The through-line of Tom's session: the gap between what "warehouse technology" means in a pitch deck and what it means in a live operation is closing faster than most operators expect. The companies building that infrastructure now — in software, in AI agents, in robotics integration — are the ones setting the standard others will be measured against.
Cubework
Jack talked about the cost of getting the import structure wrong. Valerie talked about the legal exposure that compounds once you're operating in the U.S. Tom talked about the technology stack that separates efficient warehouse operations from ones that are simply busy.
What connects all three is a question none of them said out loud, but that everyone in the room was thinking: once you've got the structure right, where does the operation actually live?
That's the problem Cubework was built to solve — not for companies that have already figured out U.S. distribution, but for the ones in the middle of figuring it out. Seventy-four locations across the country's major logistics corridors. Over 16 million square feet. Five thousand businesses already operating under one roof, across every stage of market entry.

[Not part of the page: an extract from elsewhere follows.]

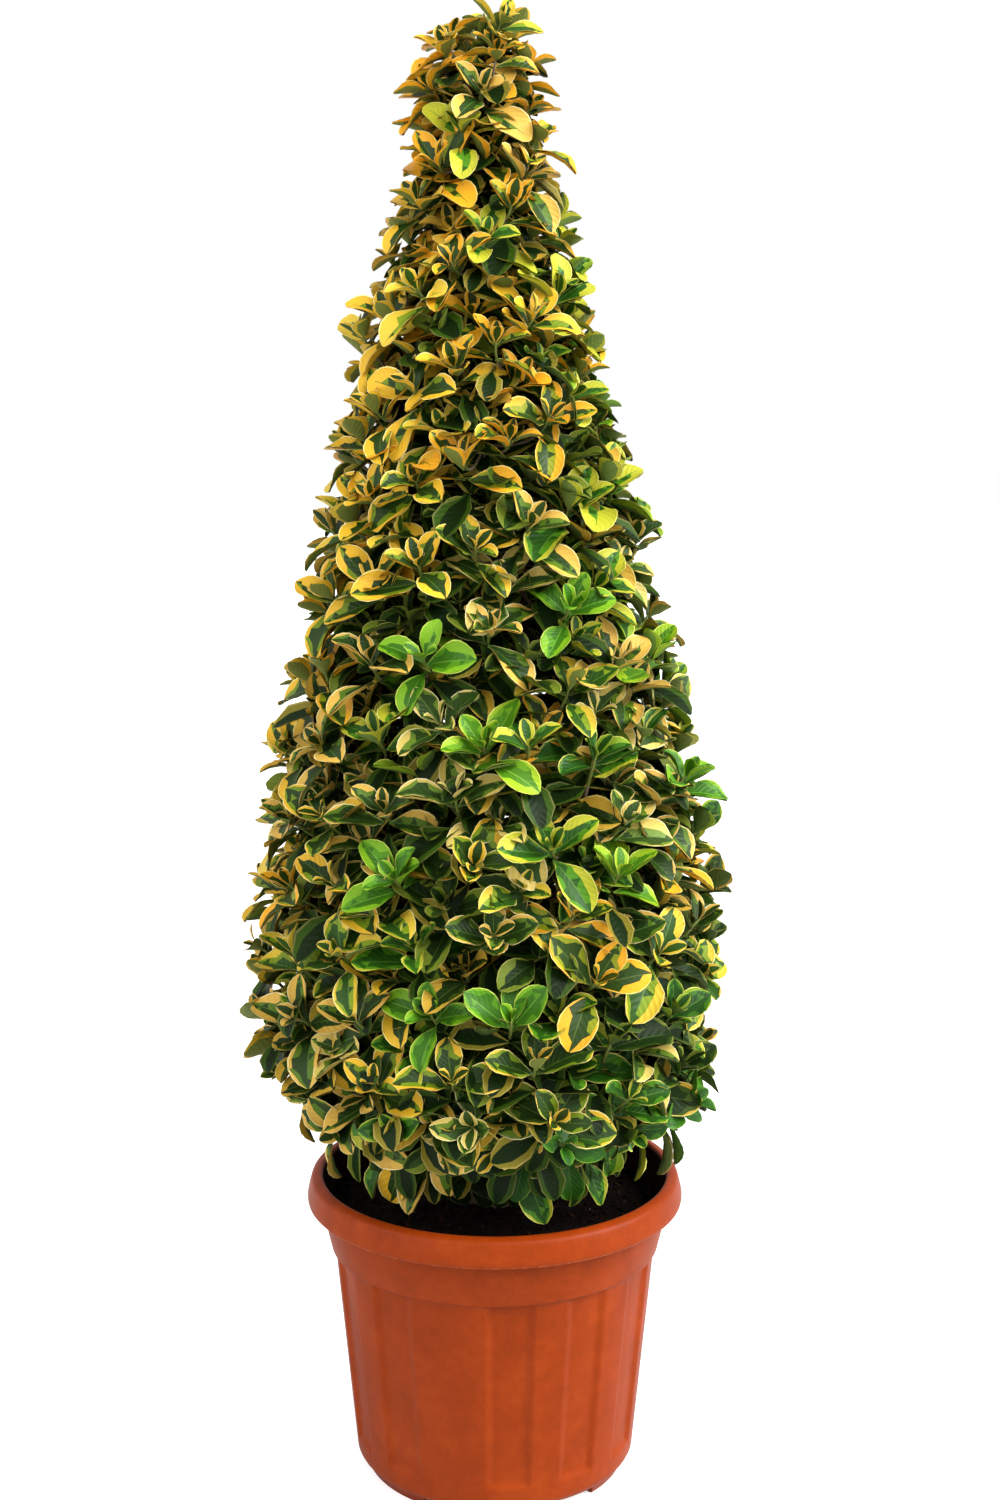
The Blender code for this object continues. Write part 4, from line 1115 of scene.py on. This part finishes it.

Most of the international brands that come through Cubework aren't looking for a warehouse. They're looking for a place to test whether their U.S. model works — before they sign a ten-year lease, before they hire a regional team, before they find out the hard way that the compliance gaps Valerie described are real, or that the landed cost math Jack laid out applies to them too.
The conversation that happened at Tech Night is the one that should happen before a brand commits to a U.S. market entry strategy — not after their first CBP hold, not after the first trademark dispute, not after the first quarter of margin they didn't expect to lose.
Cubework's role in this isn't to replace any of the expertise in that room. It's to be the place where all of it comes together — the physical infrastructure that makes a market entry real, and the network that makes it less lonely.